[Hiver 2017]
La série d’images que Robert Walker a réalisée du quartier Hochelaga-Maisonneuve – son lieu de naissance et actuel lieu de résidence – est particulièrement intéressante à examiner dans le contexte des festivités qui soulignent le 375e anniversaire de Montréal sous l’angle optimiste, et peut-être même un peu lénifiant, de la seule mise en valeur de grandes réalisations dont tous devraient s’enorgueillir. La réalité n’est pas la même pour tout le monde…
Les photos que nous présentons ici – celles de Walker, mais aussi d’autres photographes dont les images de Montréal ont été marquantes – sont au contraire ancrées dans la vie des quartiers et dans ce qui fait le tissu même de la ville. Elles témoignent des conditions de vie des gens, de la splendeur et du déclin des institutions et des entreprises, de l’importance des petits commerces et des services, de la couleur et de l’architecture des rues et des artères commerciales, de l’omniprésence de la publicité et de sa prégnance dans la culture urbaine, des pluralités culturelles et sociales qui, ensemble, composent la richesse d’une ville et sa diversité. Elles témoignent aussi des engagements citoyens qui tissent les liens des communautés et génèrent parfois une résistance face à des développements qui bousculent leur environnement sans égard pour leur mode de vie.

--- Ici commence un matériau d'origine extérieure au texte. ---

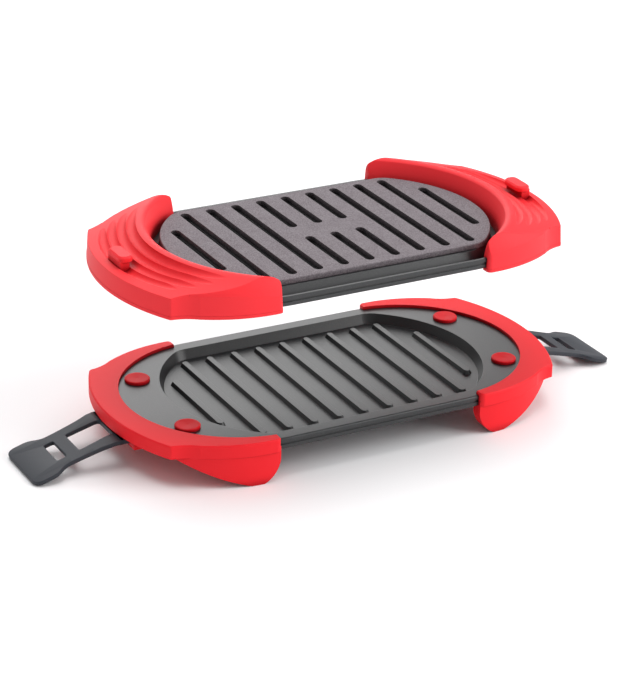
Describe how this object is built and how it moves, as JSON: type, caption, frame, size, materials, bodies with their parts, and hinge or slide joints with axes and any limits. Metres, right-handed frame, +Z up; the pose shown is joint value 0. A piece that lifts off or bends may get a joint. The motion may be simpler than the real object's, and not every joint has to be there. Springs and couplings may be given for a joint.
{
  "type": "microwave grill pan",
  "caption": "Two ribbed metal plates with microwave-absorbing backs, set in silicone end grips; a lift-off lid is held shut by a hinged elastic strap at each end.",
  "frame": {"origin": "on the table under the middle of the pan", "axes": "+X along the length towards the right-hand strap, +Y to the back, +Z up"},
  "size_m": [0.414, 0.1582, 0.1332],
  "materials": {
    "plate": "non-stick coated, satin",
    "absorber": "matte, ferrite-loaded silicone",
    "base_grip": "moulded silicone, semi-matte",
    "lid_grip": "moulded silicone, semi-matte",
    "stud": "moulded silicone, semi-gloss",
    "strap": "moulded elastomer, matte"
  },
  "bodies": {
    "base": {"lower_plate": "plate", "lower_heater": "absorber", "lower_grip_left": "base_grip", "lower_grip_right": "base_grip", "lower_stud_left_front": "stud", "lower_stud_left_back": "stud", "lower_stud_right_front": "stud", "lower_stud_right_back": "stud", "strap_left_anchor": "strap", "strap_right_anchor": "strap"},
    "lid": {"upper_plate": "plate", "upper_heater": "absorber", "upper_grip_left": "lid_grip", "upper_grip_right": "lid_grip", "upper_stud_left_front": "stud", "upper_stud_left_back": "stud", "upper_stud_right_front": "stud", "upper_stud_right_back": "stud"},
    "left_strap_arm": {"strap_left_arm": "strap"},
    "left_strap_tab": {"strap_left_tab": "strap"},
    "right_strap_arm": {"strap_right_arm": "strap"},
    "right_strap_tab": {"strap_right_tab": "strap"}
  },
  "joints": [
    {"name": "lid_lift", "type": "slide", "parent": "base", "child": "lid", "axis": [0, 0, 1], "range_m": [-0.0817, 0]},
    {"name": "left_strap_swing", "type": "hinge", "parent": "base", "child": "left_strap_arm", "pos_m": [-0.1525, 0, 0.0173], "axis": [0, 1, 0], "range_deg": [0, 106]},
    {"name": "left_strap_fold", "type": "hinge", "parent": "left_strap_arm", "child": "left_strap_tab", "pos_m": [-0.17745, 0, 0.00999], "axis": [0, 1, 0], "range_deg": [0, 38]},
    {"name": "right_strap_swing", "type": "hinge", "parent": "base", "child": "right_strap_arm", "pos_m": [0.1525, 0, 0.0173], "axis": [0, -1, 0], "range_deg": [0, 106]},
    {"name": "right_strap_fold", "type": "hinge", "parent": "right_strap_arm", "child": "right_strap_tab", "pos_m": [0.17745, 0, 0.00999], "axis": [0, -1, 0], "range_deg": [0, 38]}
  ]
}
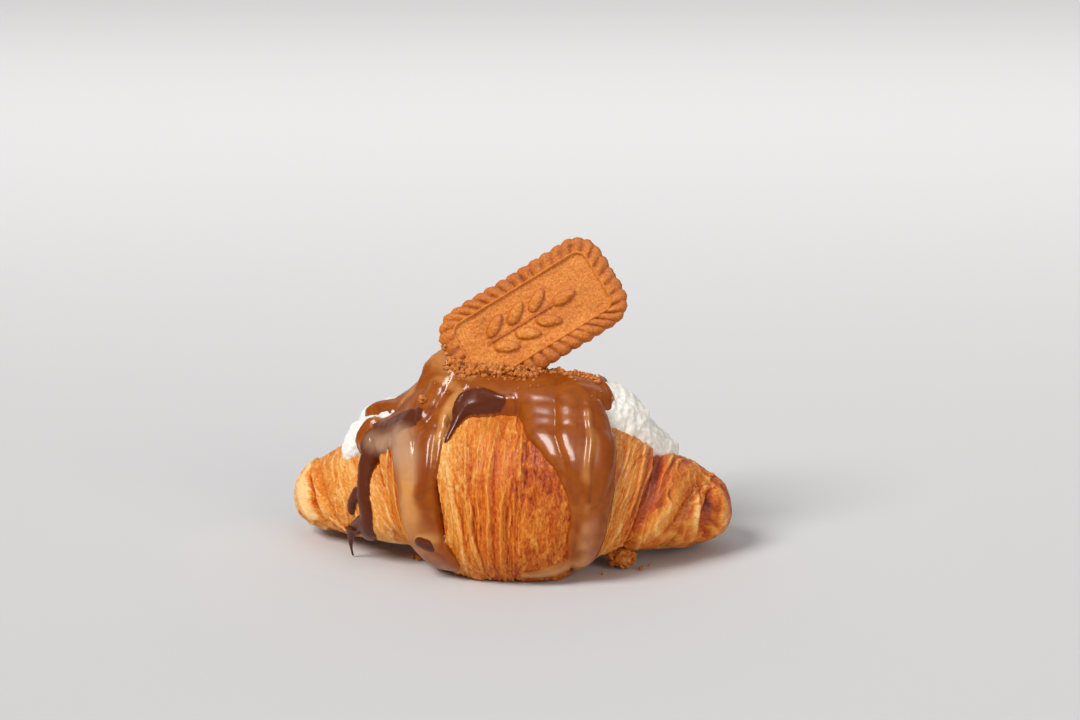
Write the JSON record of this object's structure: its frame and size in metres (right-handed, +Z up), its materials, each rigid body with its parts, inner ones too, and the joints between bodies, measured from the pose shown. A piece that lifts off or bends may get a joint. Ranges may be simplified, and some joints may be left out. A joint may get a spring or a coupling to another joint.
{
  "type": "filled croissant",
  "caption": "Croissant split along its top, filled with whipped cream, topped with biscuit-spread and chocolate sauce and a scalloped caramelised biscuit standing in the cream.",
  "frame": {"origin": "bottom centre of the whole's bounding box, on the table", "axes": "+Z up; +X along the chord between the tips, towards the end under the biscuit's raised corner; -Y towards the convex front of the crescent"},
  "size_m": [0.1516, 0.081, 0.1075],
  "materials": {
    "crust": "Baked laminated dough, egg-washed: golden brown, darker on the ridges of the layers, satin sheen.",
    "whipped_cream": "Whipped cream, warm white, soft and rough.",
    "sauce": "Glossy caramel-coloured biscuit spread, thinned and poured, marbled with dark chocolate sauce.",
    "biscuit": "Crisp caramelised biscuit, dry and finely grained."
  },
  "bodies": {
    "root": {"croissant": "crust", "whipped_cream": "whipped_cream", "sauce": "sauce", "biscuit": "biscuit"}
  },
  "joints": []
}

Walker a abordé son quartier avec le regard et le style particuliers qu’il a développés tout au long de sa carrière, un peu comme il a traité New York : avec des superpositions de plans, des rapprochements inusités, de forts contrastes de couleur, un intérêt pour la publicité et les représentations graphiques de même qu’un attachement à la vie de la rue. Hochelaga-Maisonneuve est un quartier au riche passé bourgeois et industriel qui a subi un important déclin jusqu’à devenir une enclave pour les classes populaires et qui se débat aujourd’hui avec les difficultés du redéveloppement et de l’embourgeoisement. Pour Walker, ces lieux sont habités par la mémoire et recèlent leur part de richesse et de complexité.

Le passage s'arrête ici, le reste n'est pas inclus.